I think, too often, we've been going about teaching meditation the wrong way.

The more we make meditation like a skill that can be mastered, the more we turn it into the esoteric vocation of yogis and gurus.

It simply isn't. Meditation is something you either do or don't do. It's like breathing. We don't have breathing competitions. Some days breathing is easier than others, but that doesn't make us less human or less valuable on the days when, because we're sick or aging, we struggle to breath.

I've had trouble with my own practice recently. Busyness and some health challenges have made it extremely difficult to quiet my mind or focus on the little prayer I've used for years. I can do my visualization meditation that I use for my golf training, but on tired days, I don't enjoy it.

So I started a new technique for me. It is the beginning of what the ancients called Vipassana. I found others call it "Detached Observation" or the "Awareness of Thoughts." Everyone can do this because it is not overly focused on a result.

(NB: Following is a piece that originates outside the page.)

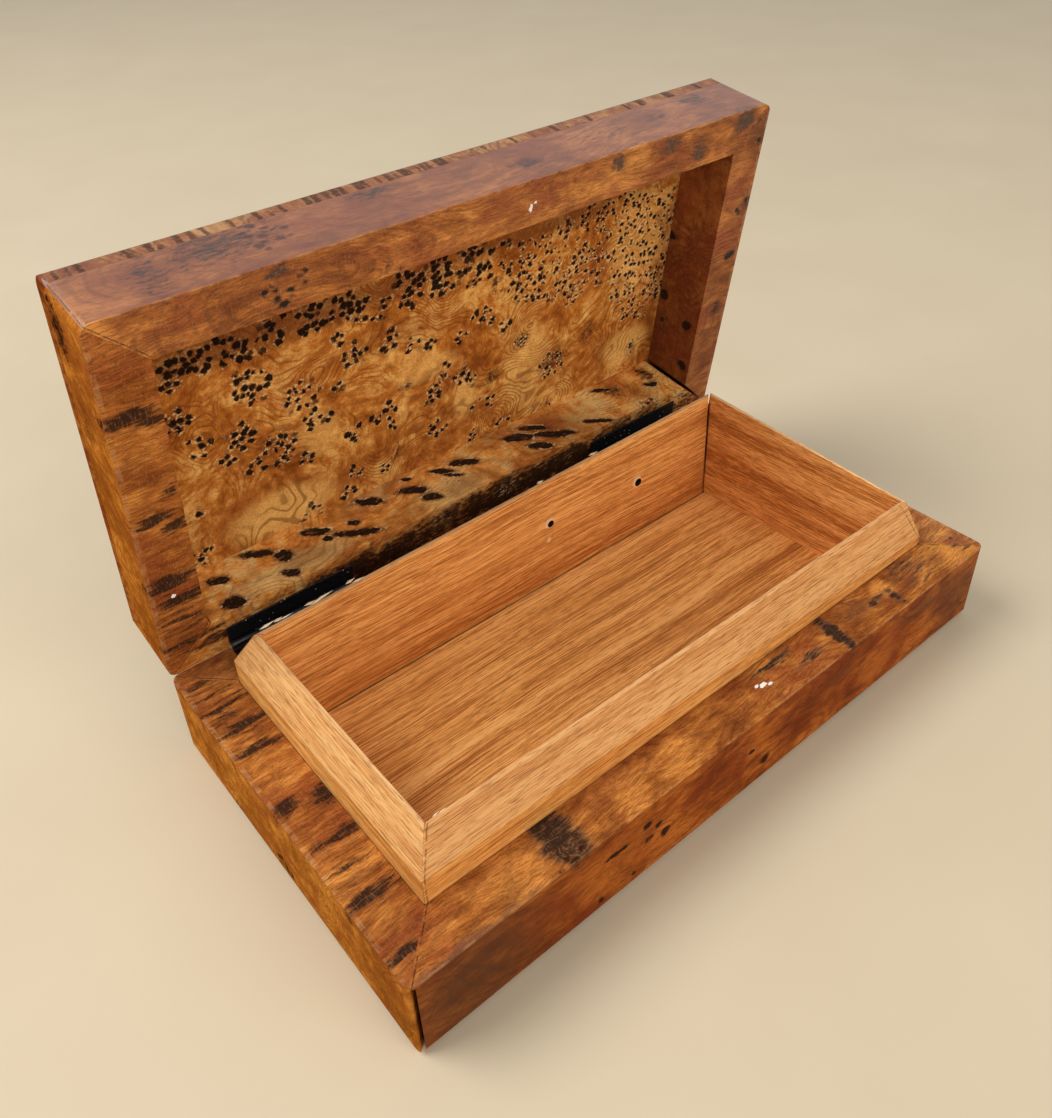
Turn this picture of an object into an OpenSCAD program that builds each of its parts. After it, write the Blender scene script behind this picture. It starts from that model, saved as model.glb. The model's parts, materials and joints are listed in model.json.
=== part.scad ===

The technique: watch your thoughts. Sometimes for a few minutes, other times for twelve minutes or more as new research recommends. I treat my mind like a movie theatre and if thoughts come, I notice them. If my mind is blank, I enjoy that too.

The power of this kind of meditation is that it doesn't lend itself to judgment. You're not meditating poorly because you have lots of thought or less. There is no goal except to sit and be and appreciate what your brain is doing today.

So start right now. Set your smart phone for a 12-minute count down. Get comfortable. Most teachers like us to sit straight with feet on the floor. Lie down if you want to. Close your office door or find a quiet place if you're at work. Enjoy your own mind.

There will be pleasant thoughts, maybe some strange thoughts, and maybe, if it's been a stressful time lately, some uncomfortable thoughts too. Watch them come and go. If something really ugly gets stuck in your head, get some help.

But if you're like me, taking all the pressure off feels like the world is no longer on my shoulders. You will be grateful you made the time for you. You will experience freedom you've known before, but haven't felt in too long. And it only takes a few minutes.

The purpose of this kind of meditation is simply to enjoy your mind. You are smart, capable, and the more you recognize how your brain works, the more you can value your brain and your life as it is.